Thursday, July 27, 2006


So I'm watching some History Channel thing about UFOs and I'm getting kind of upset because now I live in the mountains, near cows for chrissakes, and I still haven't seen one. These aliens are way too picky about where they show up.

What should you be listening to right this very second? You should be listening to Van Davis - NYC based jazz-fusiony-groove thing. That's right - go right now and listen to them. Go on.
vandavis.com

Thursday, July 20, 2006

I think one of the biggest influences on me is Annie Dillard. While she actually only wrote one book of poetry (that being Tickets For A Prayer Wheel; Mornings Like This was a book of found poems) I look towards her non-fiction constanly for inspiration. Pilgrim at Tinker Creek, Teaching a Stone to Talk, all of it amazing. It's not about creating your own version of reality, but truly living in the reality you already exist in. That makes sense, right?

Wednesday, July 19, 2006

But now I know you're saying "What about the poetry, man? Where does that fit in?" Kerouac, Ginsberg, Corso, Snyder - the usual suspects. So how was I dragged kicking and screaming out of the Fifties? I snuck into an Art History class my girlfriend was taking with David Shapiro. I showed him some of my poems and he gave me a reading list. Ashbery, Schuyler, O'Hara, Koch. The other usual suspects. Then I took some classes with Tim Liu. He gave me a reading list. Then I took other classes. I received more reading lists. I read more. I wrote more. I got a few degrees. And more reading lists. It's all about reading, I'm telling ya. Somewhere in there: James Tate, James Wright, Mark Strand, Charles Wright, C.K. Williams, Billy Collins, Don Patterson, Matthea Harvey, Sam Truitt, Elaine Equi, David Kirby, Denise Duhamel, Franz Wright, Li Young Lee, Jack Gilbert, Charles Simic, Michael Burkard...there's a lot more. Later I will go into specific detail.

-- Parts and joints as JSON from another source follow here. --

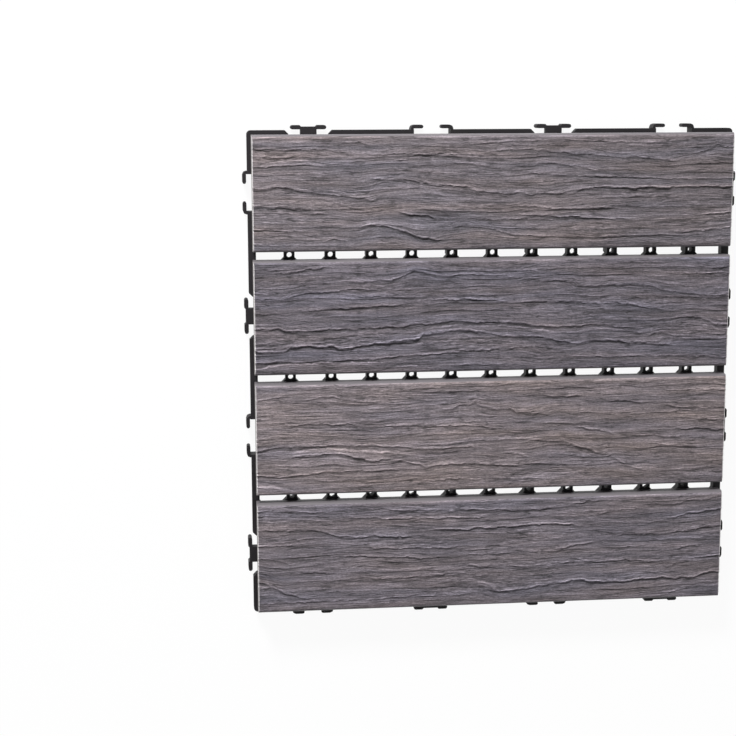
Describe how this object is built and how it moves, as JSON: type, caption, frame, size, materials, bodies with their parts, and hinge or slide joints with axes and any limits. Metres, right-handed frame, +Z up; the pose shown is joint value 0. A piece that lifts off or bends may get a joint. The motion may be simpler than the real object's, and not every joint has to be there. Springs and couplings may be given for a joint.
{
  "type": "interlocking deck tile",
  "caption": "Square outdoor deck tile: wood-grained composite slats screwed onto a black moulded base grid whose edge tabs and hooked sockets lock to the next tile.",
  "frame": {"origin": "on the ground, under the middle of the tile", "axes": "X along the slats, Y across them, Z up out of the walking face"},
  "size_m": [0.3052, 0.3052, 0.022],
  "materials": {
    "composite": "embossed wood grain, satin",
    "base_plastic": "moulded, semi-gloss",
    "screw_steel": "zinc plated"
  },
  "bodies": {
    "root": {"base_grid": "base_plastic", "slat_1": "composite", "slat_2": "composite", "slat_3": "composite", "slat_4": "composite", "slat_screws": "screw_steel"}
  },
  "joints": []
}
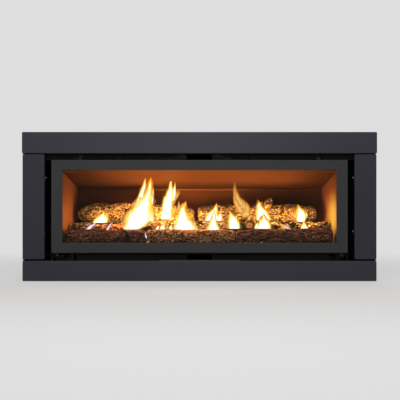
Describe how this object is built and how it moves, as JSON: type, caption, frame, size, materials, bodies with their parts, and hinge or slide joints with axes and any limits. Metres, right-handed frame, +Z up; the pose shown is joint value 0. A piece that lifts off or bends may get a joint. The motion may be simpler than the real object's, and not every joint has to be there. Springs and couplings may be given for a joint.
{
  "type": "gas log fireplace insert",
  "caption": "Wide gas log fireplace insert: folded surround with drop-down flap, hinged glass door, steel firebox and casing, burner, ceramic logs, fan and flue spigot.",
  "frame": {"origin": "middle of the footprint at the underside of the skids, the face that the insert stands on", "axes": "+X along the width, to the right seen from the front; the glass faces -Y; +Z up"},
  "size_m": [1.3, 0.42, 0.565],
  "materials": {
    "charcoal_paint": "fine satin charcoal powder coat",
    "door_paint": "matt grey heat-proof paint",
    "black_steel": "matt black heat-proof paint",
    "galvanised": "dull zinc-coated sheet",
    "enamel": "glossy vitreous enamel",
    "cast_metal": "bare cast metal",
    "ceramic_bark": "moulded ceramic fibre painted as bark",
    "ceramic_ember": "moulded ceramic fibre painted as embers",
    "clear_glass": "clear ceramic glass",
    "rope_seal": "braided glass-fibre rope",
    "brass": "plain brass",
    "copper": "bare copper pipe",
    "lever_yellow": "yellow dipped coating",
    "black_plastic": "moulded black plastic"
  },
  "bodies": {
    "insert": {"top_rail": "charcoal_paint", "left_stile": "charcoal_paint", "right_stile": "charcoal_paint", "flap_bracket_left": "black_steel", "flap_bracket_right": "black_steel", "upper_air_plate": "black_steel", "lower_air_plate": "black_steel", "firebox_top": "black_steel", "burner_tray": "black_steel", "burner_deck": "black_steel", "control_panel": "black_steel", "base_pan": "galvanised", "casing_left": "galvanised", "casing_right": "galvanised", "casing_back": "galvanised", "casing_top": "galvanised", "flue_inner": "galvanised", "flue_outer": "galvanised", "fan_housing": "galvanised", "firebox_floor": "enamel", "firebox_left": "enamel", "firebox_right": "enamel", "firebox_back": "enamel", "baffle": "enamel", "door_clip_left": "cast_metal", "door_clip_right": "cast_metal", "venturi": "cast_metal", "pilot_burner": "cast_metal", "gas_valve": "cast_metal", "fan_motor": "cast_metal", "front_log_left": "ceramic_bark", "front_log_middle": "ceramic_bark", "front_log_right": "ceramic_bark", "back_log_left": "ceramic_bark", "back_log_mid_left": "ceramic_bark", "back_log_mid_right": "ceramic_bark", "back_log_right": "ceramic_bark", "cross_log_left": "ceramic_bark", "cross_log_right": "ceramic_bark", "ember_left": "ceramic_ember", "ember_middle": "ceramic_ember", "ember_right": "ceramic_ember", "inlet_cock": "brass", "burner_pipe": "copper"},
    "flap": {"lower_flap": "charcoal_paint"},
    "door": {"door_top": "door_paint", "door_bottom": "door_paint", "door_left": "door_paint", "door_right": "door_paint", "glass": "clear_glass", "glass_retainer_upper": "black_steel", "glass_retainer_lower": "black_steel", "rope_gasket": "rope_seal"},
    "relief_lid": {"relief_flap": "galvanised"},
    "shutter": {"air_shutter": "galvanised"},
    "cock_handle": {"cock_lever": "lever_yellow"},
    "rotor": {"fan_rotor": "galvanised"},
    "knob": {"gas_knob": "black_plastic"},
    "igniter": {"igniter_button": "black_plastic"},
    "rocker": {"fan_rocker": "black_plastic"}
  },
  "joints": [
    {"name": "flap_hinge", "type": "hinge", "parent": "insert", "child": "flap", "pos_m": [0, -0.203, 0.008], "axis": [1, 0, 0], "range_deg": [0, 90]},
    {"name": "door_swing", "type": "hinge", "parent": "insert", "child": "door", "pos_m": [0, -0.174, 0.452], "axis": [-1, 0, 0], "range_deg": [0, 30]},
    {"name": "relief_hinge", "type": "hinge", "parent": "insert", "child": "relief_lid", "pos_m": [0.33, 0.0436, 0.4459], "axis": [-1, 0, 0], "range_deg": [0, 45]},
    {"name": "shutter_turn", "type": "hinge", "parent": "insert", "child": "shutter", "pos_m": [-0.445, -0.005, 0.1133], "axis": [1, 0, 0], "range_deg": [-40, 40]},
    {"name": "cock_turn", "type": "hinge", "parent": "insert", "child": "cock_handle", "pos_m": [-0.48, -0.1368, 0.04], "axis": [0, -1, 0], "range_deg": [0, 90]},
    {"name": "rotor_spin", "type": "hinge", "parent": "insert", "child": "rotor", "pos_m": [0, 0.174, 0.048], "axis": [1, 0, 0], "continuous": true},
    {"name": "knob_turn", "type": "hinge", "parent": "insert", "child": "knob", "pos_m": [-0.34, -0.183, 0.046], "axis": [0, -1, 0], "range_deg": [0, 180]},
    {"name": "igniter_press", "type": "slide", "parent": "insert", "child": "igniter", "axis": [0, 1, 0], "range_m": [0, 0.003], "stiffness_N_per_m": 400},
    {"name": "rocker_tilt", "type": "hinge", "parent": "insert", "child": "rocker", "pos_m": [-0.246, -0.1765, 0.046], "axis": [1, 0, 0], "range_deg": [0, 12]}
  ]
}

Then there's the stuff I read in High School: Crichton, King and Barker. Yes, yes, I know...anyway, I loved Michael Crichton's books with all of their scientific explanations. Stephen King wrote some pretty damn interesting stories. It, The Stand. Good stories. And then there's Clive Barker. Really weird stories, very elegant prose. The Great and Secret Show, Imajica. Good stuff. Somewhere in there is when I decided I wanted to write. Books, for me, beat the hell out of tv and movies.

Monday, July 03, 2006


And here is my second. Alright, so I've been walking an awful lot lately and thinking about poetry, as opposed to American Idol which I have been known to do. Previously, I was reading a biography of a rather well known poet who has been dead for a long time and found myself drawn to a chapter on his influences, so I started thinking about my own influences. I'd rather start to list my own than to let someone else assign them to me at a much later date.

First and foremost: Franklin W. Dixon. That's the right, the guy who wrote the Hardy Boys series. I very much doubt I would ever have become interested in reading anything had it not been for the The Hooded Hawk Mystery or The Twisted Claw. Seriously. I'm just as surprised that I wrote that as you are reading it.

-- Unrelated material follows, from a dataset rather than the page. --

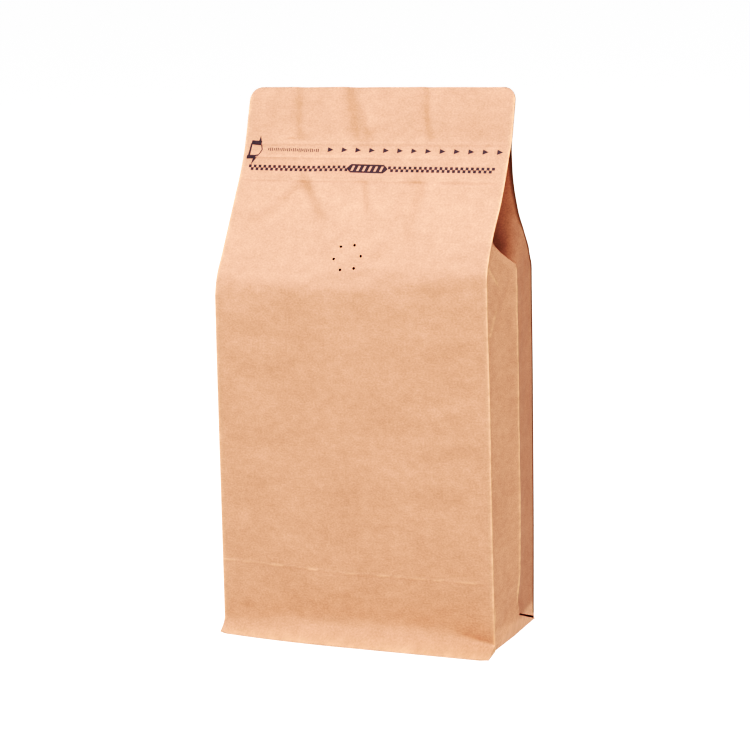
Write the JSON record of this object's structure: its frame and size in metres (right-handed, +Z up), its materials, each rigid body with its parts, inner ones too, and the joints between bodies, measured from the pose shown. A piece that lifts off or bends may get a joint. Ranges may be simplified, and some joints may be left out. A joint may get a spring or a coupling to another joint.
{
  "type": "coffee bag with valve",
  "caption": "Shut and filled flat-bottom coffee bag of kraft paper film, with side gussets, a flat sealed top, a printed zip band and a one-way valve under pinholes.",
  "frame": {"origin": "middle of the bag's box, at the floor that it stands on", "axes": "+Z up along the bag's height, front panel towards -Y, width along X"},
  "size_m": [0.142, 0.082, 0.2559],
  "materials": {
    "kraft_paper": "matt uncoated kraft paper, laminated to a film inside",
    "print_ink": "matt dark printing ink on the kraft paper"
  },
  "bodies": {
    "root": {"bag": "kraft_paper"}
  },
  "joints": []
}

Then there's the Oscar Williams anthology of major american poets or whatever it was. A great little paperback where I found e.e. cummings. cummings was the first poet where I said "good Christ, would you look at that!" I would say that cummings is the first actual poet to ever have any sort of influence on me, although I do recall trying to write some Shel Silverstein-type things in third grade.

Later on perhaps I will add some more. I know that you cannot wait.